I'll be hanging around here all week, if y'all want to stop by. Depending on where discussion goes, and how I'm feeling, I might touch on the compatibility of God and free will, what this whole Trinity thing is about, that sort of thing. Should be a good time, if that's what you're into. It's clearly what I'm into, so for me, it's a good time.
By the way, on the issue of "jargon" (cited by ornithoptercat, perhaps rightly,) I don't mean to be overly obscure. I attempt to throw in Christian language when I think its meaning is obvious, and when it is a better description than anything else, but if this is too confusing, let me know.
(1) For the moment, we will allow that this causal source may be composed of one or many members (or, oddly, both), and may exert its influence at the beginning of the universe or in a manner distributed throughout time (or both).
(2) I did not note the possibility that there could be a self-causing thing, within the universe, which causes everything else.
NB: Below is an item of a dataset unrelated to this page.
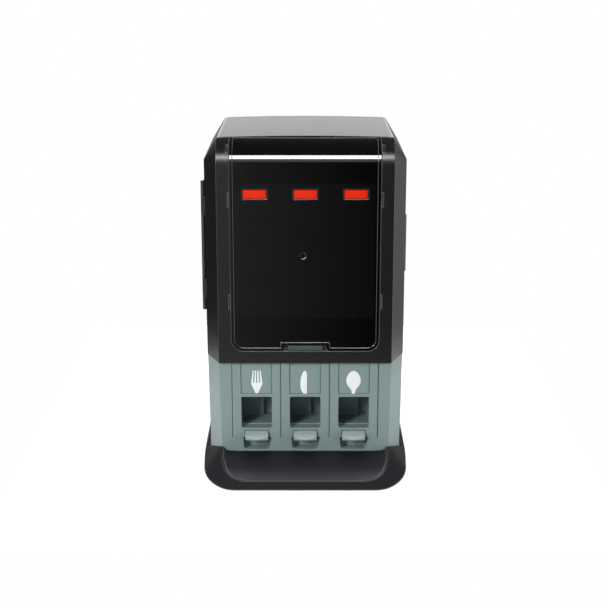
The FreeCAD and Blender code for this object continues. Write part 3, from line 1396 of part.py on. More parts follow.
def build_catch():
    """Steel plate on the door and magnet block on the housing, face to face."""
    plate = new_body("catch_plate")
    add(plate, "front", "split - 6", "split - 3",
        box_outline("side - wall - 13", "side - wall - 1.3", "catch_height - catch_length / 2",
                    "catch_height + catch_length / 2"))
    magnet = new_body("catch_magnet")
    add(magnet, "front", "split - 2.6", "split + 14",
        box_outline("side - wall - 13", "side - wall - 1.3", "catch_height - catch_length / 2 + 1",
                    "catch_height + catch_length / 2 - 1"))
    add(magnet, "front", "split + 2", "split + 14",
        box_outline("side - wall - 12", "side - wall - seat", "catch_height - catch_length / 2 - 5",
                    "catch_height + catch_length / 2 + 5"))
    return plate, magnet


# ---------------------------------------------------------------- fasteners


def build_screws():
    head_level = value("base_floor") + 0.4
    length = value("lower_floor + 11") - head_level
    group("base_screws", [screw(Vector(x, y, head_level), UP, length)
                          for x, y in base_screw_places()])
    start = value("deck_high + seat + wall + seat + head_height")
    group("deck_screws", [screw(Vector(x, y, start), DOWN, start - value("lower_top") + 6)
                          for x, y in deck_screw_places()])
    rear = value("rear_face") - 2
    group("rear_screws", [screw(Vector(x, rear, z), Vector(0, -1, 0), rear - value("cover_split - 11"))
                          for x, z in rear_screw_places()])
    reach = value("side + 2 + seat + head_height")
    group("hinge_screws", [screw(Vector(-reach, value("hinge_y + 10"), value(height)),
                                 Vector(1, 0, 0), reach - value("side - wall + 0.4"))
                           for height in hinge_screw_heights()])


# ---------------------------------------------------------------- the whole dispenser


def build_all():
    build_base()
    build_feet()
    build_lower_housing()
    build_lever_pins()
    build_deck()
    build_flag_bracket()
    build_flag_axle()
    build_upper_housing()
    build_rear_cover()
    build_door_frame()
    build_window_panel()
    build_window_clips()
    build_latch_bar()
    build_latch_spring()
    build_hinge_bracket()
    build_hinge_pin()
    build_catch()
    build_screws()
    for name, number in (("left", -1), ("centre", 0), ("right", 1)):
        middle = f"{number} * pitch"
        build_chute(name, middle)
        build_icon_plate(name, middle)
        build_lever(name, middle)
        build_ejector(name, middle)
        build_tower(name, middle)
        build_follower(name, middle)
        build_flag(name, middle)
        build_lever_spring(name, middle)
    doc.recompute()


def sub_parts():
    """The objects that stand for a piece of the dispenser, by label."""
    kinds = ("PartDesign::Body", "Part::Feature", "Part::Sweep", "Part::Cylinder")
    return {item.Label: item for item in doc.Objects if item.TypeId in kinds}


build_all()
for item in doc.Objects:
    if "Invalid" in item.State or "Error" in item.State:
        raise RuntimeError(f"{item.Label} failed: {item.State}")
for label, item in sub_parts().items():
    if item.Shape.isNull() or not item.Shape.isValid() or not item.Shape.Solids:
        raise RuntimeError(f"{label} has no valid solid")
os.makedirs("parts", exist_ok=True)
for label, item in sub_parts().items():
    item.Shape.exportStep(os.path.join("parts", label + ".step"))
print(len(sub_parts()), "sub-parts written")
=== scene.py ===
import itertools
import math

import bmesh
import bpy
import numpy as np
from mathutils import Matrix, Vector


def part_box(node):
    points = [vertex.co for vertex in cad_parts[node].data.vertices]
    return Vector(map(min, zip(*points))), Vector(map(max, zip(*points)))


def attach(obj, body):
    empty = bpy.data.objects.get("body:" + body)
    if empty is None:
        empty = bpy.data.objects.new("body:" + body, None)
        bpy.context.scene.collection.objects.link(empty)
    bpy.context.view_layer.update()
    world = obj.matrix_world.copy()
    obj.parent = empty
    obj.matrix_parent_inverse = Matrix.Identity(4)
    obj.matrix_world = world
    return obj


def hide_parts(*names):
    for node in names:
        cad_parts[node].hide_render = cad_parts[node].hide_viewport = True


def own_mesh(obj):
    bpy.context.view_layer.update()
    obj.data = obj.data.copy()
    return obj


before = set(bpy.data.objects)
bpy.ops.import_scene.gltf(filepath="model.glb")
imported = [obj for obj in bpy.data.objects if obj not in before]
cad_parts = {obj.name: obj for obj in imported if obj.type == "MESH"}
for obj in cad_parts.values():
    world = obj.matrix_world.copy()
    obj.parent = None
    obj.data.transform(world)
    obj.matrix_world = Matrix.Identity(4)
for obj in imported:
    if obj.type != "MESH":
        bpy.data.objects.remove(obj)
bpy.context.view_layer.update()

bl_info = {
    "name": "Cutlery Dispenser Looks",
    "version": (1, 0, 0),
    "blender": (4, 5, 0),
    "location": "View3D > Sidebar > Dispenser",
    "description": "Finishes, prints, springs and screws of a counter-top cutlery dispenser",
    "category": "Object",
}

MM = 0.001
SYMBOL_PARTS = 33.0  # a symbol's height in the parts that its shape is written in
SIDES = ("left", "centre", "right")
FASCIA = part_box("chute_left")[0].y + 3 * MM  # just behind the face of the mouths
WHITE = (1.0, 1.0, 1.0, 1.0)
BLACK = (0.0, 0.0, 0.0, 1.0)
CALM, LIVELY = 0.3, 0.7  # the span that a noise seldom leaves
BEVEL_SAMPLES = 8
FLOW_MM = 70.0  # slow changes of shade, from the flow of the melt
SMOOTH, NATURAL, FINE = 1.0, 2.0, 3.0  # octaves of a noise


# ---------------------------------------------------------------- colours and nodes


def linear(code):
    """Linear colour of an sRGB hex code."""
    parts = [int(code[at:at + 2], 16) / 255 for at in (1, 3, 5)]
    return tuple(part / 12.92 if part <= 0.04045 else ((part + 0.055) / 1.055) ** 2.4
                 for part in parts)


def shade(colour, factor=1.0):
    """Colour made lighter or darker, with the alpha that a socket wants."""
    return tuple(min(part * factor, 1.0) for part in colour) + (1.0,)


def node(tree, kind, inputs=None, **settings):
    """Adds a node with its settings and inputs: numbers, sockets, or nodes (their first output)."""
    made = tree.nodes.new(kind)
    for key, setting in settings.items():
        setattr(made, key, setting)
    for key, source in (inputs or {}).items():
        if isinstance(source, bpy.types.Node):
            source = next(socket for socket in source.outputs if socket.enabled)
        if isinstance(source, bpy.types.NodeSocket):
            tree.links.new(source, made.inputs[key])
        else:
            made.inputs[key].default_value = source
    return made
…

This is because if it manages to create everything - laws of nature, time, space, matter, the whole picture - then it is the god of Pantheism. Otherwise, it leaves elements unexplained, and cannot solve our problem. A god trapped within a pre-existent universe answers only a very little, indeed, only as much as we do.
(3) Or worlds; some translations of the Nicene Creed read that Christ was "begotten of the Father before all worlds," and while this is a translation issue (from the Greek aeon,) it is not at all heretical to imagine that God might have made others. I rather like to think he did, and indeed, there are the dimmest hints in several Christian texts that he has done so, though these aren't even vaguely conclusive.